#### [Description of the task]
Transcribe the stretch of entries below from the line with "Write the Blender" through the line with "TABLE_GAP = 0.15 * MM", exactly and with both ends included; leave out all other lines.

---- Dataset excerpts

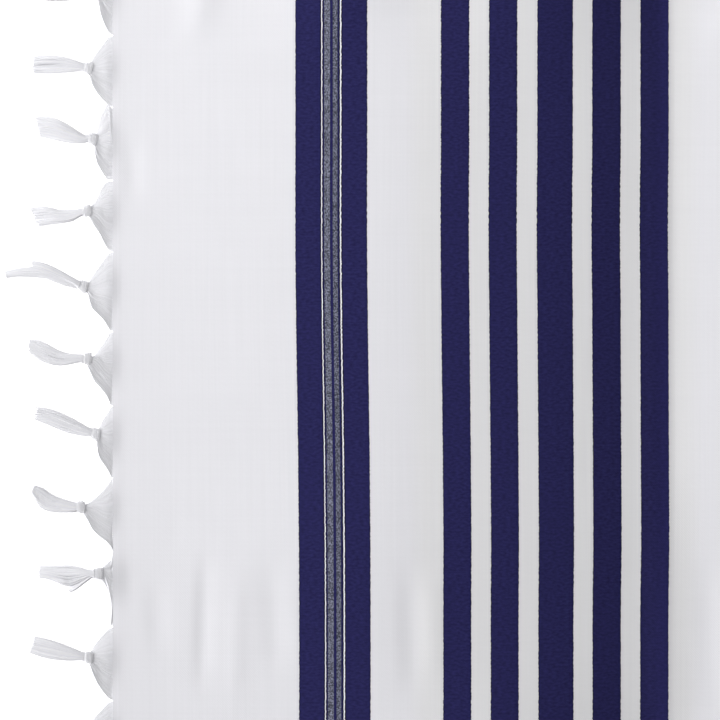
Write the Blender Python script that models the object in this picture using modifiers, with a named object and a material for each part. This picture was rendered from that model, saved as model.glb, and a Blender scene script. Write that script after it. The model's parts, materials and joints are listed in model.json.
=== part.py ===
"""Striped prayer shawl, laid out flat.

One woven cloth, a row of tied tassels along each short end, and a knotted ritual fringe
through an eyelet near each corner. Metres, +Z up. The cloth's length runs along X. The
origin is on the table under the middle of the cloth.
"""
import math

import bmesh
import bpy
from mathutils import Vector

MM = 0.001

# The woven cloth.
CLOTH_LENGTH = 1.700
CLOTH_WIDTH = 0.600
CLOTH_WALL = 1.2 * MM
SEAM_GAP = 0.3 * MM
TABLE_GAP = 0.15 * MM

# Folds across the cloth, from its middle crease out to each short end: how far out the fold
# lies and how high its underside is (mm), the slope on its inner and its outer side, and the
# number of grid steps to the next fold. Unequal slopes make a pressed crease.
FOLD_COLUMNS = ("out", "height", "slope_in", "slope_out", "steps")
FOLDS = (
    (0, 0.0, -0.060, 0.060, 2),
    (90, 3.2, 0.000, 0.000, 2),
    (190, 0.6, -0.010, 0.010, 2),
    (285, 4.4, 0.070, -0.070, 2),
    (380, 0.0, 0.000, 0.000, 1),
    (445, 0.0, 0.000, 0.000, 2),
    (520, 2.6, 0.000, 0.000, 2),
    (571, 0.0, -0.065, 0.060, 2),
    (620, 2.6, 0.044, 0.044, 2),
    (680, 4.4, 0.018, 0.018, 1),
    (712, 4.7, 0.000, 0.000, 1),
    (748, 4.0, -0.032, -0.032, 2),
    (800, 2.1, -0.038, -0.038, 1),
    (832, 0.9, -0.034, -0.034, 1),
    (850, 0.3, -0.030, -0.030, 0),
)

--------
---- Dataset excerpts

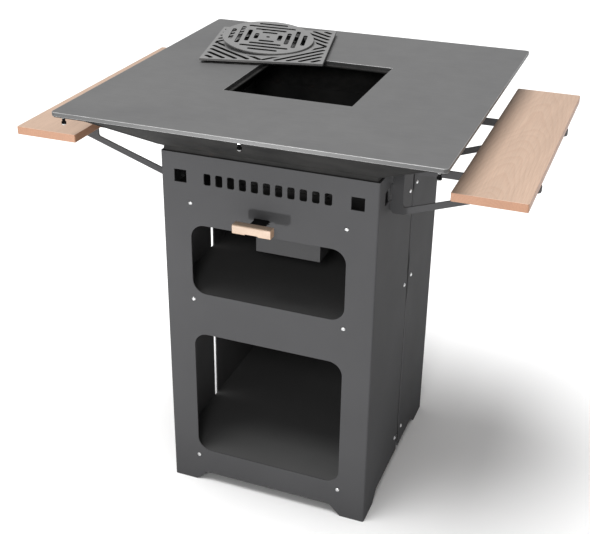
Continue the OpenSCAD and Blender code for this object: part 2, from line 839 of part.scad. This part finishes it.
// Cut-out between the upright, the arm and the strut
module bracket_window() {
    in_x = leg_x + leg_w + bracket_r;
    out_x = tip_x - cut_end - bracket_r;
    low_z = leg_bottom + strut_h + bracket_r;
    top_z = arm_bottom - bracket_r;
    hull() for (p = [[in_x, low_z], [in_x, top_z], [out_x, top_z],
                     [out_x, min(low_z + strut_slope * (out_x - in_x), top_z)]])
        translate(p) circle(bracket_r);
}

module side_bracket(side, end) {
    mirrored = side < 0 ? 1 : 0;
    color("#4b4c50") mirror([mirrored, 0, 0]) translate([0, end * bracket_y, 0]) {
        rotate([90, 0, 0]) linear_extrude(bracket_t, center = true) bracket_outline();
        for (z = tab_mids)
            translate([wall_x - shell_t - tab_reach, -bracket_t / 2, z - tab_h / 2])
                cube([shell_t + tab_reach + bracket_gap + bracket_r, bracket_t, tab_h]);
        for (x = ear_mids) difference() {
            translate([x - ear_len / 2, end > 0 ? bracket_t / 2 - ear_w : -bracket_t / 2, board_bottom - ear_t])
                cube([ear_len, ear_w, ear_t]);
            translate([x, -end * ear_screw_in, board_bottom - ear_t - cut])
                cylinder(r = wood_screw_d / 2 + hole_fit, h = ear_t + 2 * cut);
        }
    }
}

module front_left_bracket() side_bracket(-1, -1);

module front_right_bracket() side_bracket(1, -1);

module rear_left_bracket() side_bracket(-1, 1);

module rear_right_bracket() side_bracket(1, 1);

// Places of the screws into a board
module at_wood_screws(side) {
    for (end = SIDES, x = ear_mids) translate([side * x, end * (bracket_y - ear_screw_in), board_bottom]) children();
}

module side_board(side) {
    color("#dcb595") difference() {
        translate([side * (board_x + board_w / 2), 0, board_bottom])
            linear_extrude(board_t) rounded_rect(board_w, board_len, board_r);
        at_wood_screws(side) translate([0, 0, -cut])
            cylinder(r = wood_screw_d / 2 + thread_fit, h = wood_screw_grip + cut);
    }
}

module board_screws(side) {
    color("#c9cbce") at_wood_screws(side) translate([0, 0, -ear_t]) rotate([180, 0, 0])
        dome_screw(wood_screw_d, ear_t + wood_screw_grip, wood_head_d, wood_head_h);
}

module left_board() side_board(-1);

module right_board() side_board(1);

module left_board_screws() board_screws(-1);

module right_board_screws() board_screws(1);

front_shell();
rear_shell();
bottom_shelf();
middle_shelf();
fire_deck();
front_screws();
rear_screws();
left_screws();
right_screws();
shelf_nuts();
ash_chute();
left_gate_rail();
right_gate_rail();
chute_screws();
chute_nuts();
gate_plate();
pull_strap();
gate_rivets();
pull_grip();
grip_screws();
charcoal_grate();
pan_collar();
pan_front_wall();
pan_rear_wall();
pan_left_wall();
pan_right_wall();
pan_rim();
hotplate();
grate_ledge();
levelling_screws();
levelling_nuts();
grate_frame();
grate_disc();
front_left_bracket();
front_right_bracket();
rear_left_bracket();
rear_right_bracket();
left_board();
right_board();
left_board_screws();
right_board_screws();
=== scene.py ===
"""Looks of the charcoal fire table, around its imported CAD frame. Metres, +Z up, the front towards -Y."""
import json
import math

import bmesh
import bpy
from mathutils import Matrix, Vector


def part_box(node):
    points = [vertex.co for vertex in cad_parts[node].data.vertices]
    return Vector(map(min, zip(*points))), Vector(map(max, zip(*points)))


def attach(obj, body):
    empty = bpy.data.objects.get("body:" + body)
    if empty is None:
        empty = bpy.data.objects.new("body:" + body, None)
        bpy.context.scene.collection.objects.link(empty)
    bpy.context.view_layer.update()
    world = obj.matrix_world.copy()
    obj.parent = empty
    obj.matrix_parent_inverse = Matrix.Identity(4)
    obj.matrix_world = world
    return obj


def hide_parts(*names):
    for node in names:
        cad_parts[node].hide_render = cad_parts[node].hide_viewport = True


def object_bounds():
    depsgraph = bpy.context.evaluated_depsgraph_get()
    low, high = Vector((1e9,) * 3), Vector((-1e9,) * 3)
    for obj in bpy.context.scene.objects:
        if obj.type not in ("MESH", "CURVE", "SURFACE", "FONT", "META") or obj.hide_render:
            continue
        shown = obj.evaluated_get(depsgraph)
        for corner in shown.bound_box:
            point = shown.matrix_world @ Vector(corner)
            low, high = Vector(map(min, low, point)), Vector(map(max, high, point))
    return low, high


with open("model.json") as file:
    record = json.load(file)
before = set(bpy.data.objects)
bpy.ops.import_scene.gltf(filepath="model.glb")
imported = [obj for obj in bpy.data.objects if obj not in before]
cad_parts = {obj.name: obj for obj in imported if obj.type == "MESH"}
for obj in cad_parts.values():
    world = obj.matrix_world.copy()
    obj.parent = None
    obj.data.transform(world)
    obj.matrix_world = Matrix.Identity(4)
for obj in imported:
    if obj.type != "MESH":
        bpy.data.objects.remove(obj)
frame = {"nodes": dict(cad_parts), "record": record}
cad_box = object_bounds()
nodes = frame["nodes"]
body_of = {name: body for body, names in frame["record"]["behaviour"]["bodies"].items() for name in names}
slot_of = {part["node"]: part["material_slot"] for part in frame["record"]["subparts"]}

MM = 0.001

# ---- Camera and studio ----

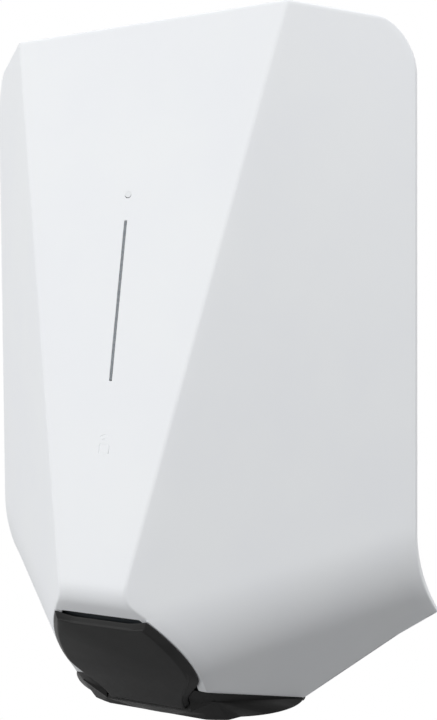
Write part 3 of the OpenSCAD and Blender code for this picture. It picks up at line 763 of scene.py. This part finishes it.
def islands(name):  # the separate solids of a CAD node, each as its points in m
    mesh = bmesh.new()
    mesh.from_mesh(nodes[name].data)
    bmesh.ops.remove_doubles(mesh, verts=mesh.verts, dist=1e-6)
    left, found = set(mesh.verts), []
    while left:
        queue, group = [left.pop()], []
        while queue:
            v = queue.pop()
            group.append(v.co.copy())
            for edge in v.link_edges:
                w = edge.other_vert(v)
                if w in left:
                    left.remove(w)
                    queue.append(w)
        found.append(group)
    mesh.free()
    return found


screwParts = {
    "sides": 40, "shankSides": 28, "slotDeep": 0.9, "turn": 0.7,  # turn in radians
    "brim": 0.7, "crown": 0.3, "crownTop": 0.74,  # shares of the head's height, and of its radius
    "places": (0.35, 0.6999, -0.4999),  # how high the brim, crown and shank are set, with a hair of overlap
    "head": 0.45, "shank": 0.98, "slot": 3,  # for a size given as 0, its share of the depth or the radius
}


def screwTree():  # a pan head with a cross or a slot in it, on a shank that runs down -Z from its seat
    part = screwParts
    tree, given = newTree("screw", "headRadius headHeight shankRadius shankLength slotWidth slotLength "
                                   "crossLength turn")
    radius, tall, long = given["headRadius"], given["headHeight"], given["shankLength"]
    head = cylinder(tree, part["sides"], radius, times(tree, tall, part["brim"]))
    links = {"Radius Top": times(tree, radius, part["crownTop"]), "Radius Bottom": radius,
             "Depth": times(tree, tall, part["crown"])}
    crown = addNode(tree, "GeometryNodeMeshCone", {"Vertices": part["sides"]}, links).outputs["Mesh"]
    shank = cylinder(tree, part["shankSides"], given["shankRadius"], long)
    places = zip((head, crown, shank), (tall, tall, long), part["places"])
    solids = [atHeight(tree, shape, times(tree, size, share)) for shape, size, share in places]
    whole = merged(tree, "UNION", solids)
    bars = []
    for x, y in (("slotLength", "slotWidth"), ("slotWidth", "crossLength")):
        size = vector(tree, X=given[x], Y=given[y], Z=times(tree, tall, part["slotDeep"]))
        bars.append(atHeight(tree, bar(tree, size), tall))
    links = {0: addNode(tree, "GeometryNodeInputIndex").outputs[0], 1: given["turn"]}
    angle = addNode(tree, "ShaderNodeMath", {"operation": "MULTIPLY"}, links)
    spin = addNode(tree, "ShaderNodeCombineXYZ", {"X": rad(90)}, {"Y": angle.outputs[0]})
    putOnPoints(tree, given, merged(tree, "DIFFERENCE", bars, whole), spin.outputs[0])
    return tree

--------

#### [Final answer]
Write the Blender Python script that models the object in this picture using modifiers, with a named object and a material for each part. This picture was rendered from that model, saved as model.glb, and a Blender scene script. Write that script after it. The model's parts, materials and joints are listed in model.json.
=== part.py ===
"""Striped prayer shawl, laid out flat.

One woven cloth, a row of tied tassels along each short end, and a knotted ritual fringe
through an eyelet near each corner. Metres, +Z up. The cloth's length runs along X. The
origin is on the table under the middle of the cloth.
"""
import math

import bmesh
import bpy
from mathutils import Vector

MM = 0.001

# The woven cloth.
CLOTH_LENGTH = 1.700
CLOTH_WIDTH = 0.600
CLOTH_WALL = 1.2 * MM
SEAM_GAP = 0.3 * MM
TABLE_GAP = 0.15 * MM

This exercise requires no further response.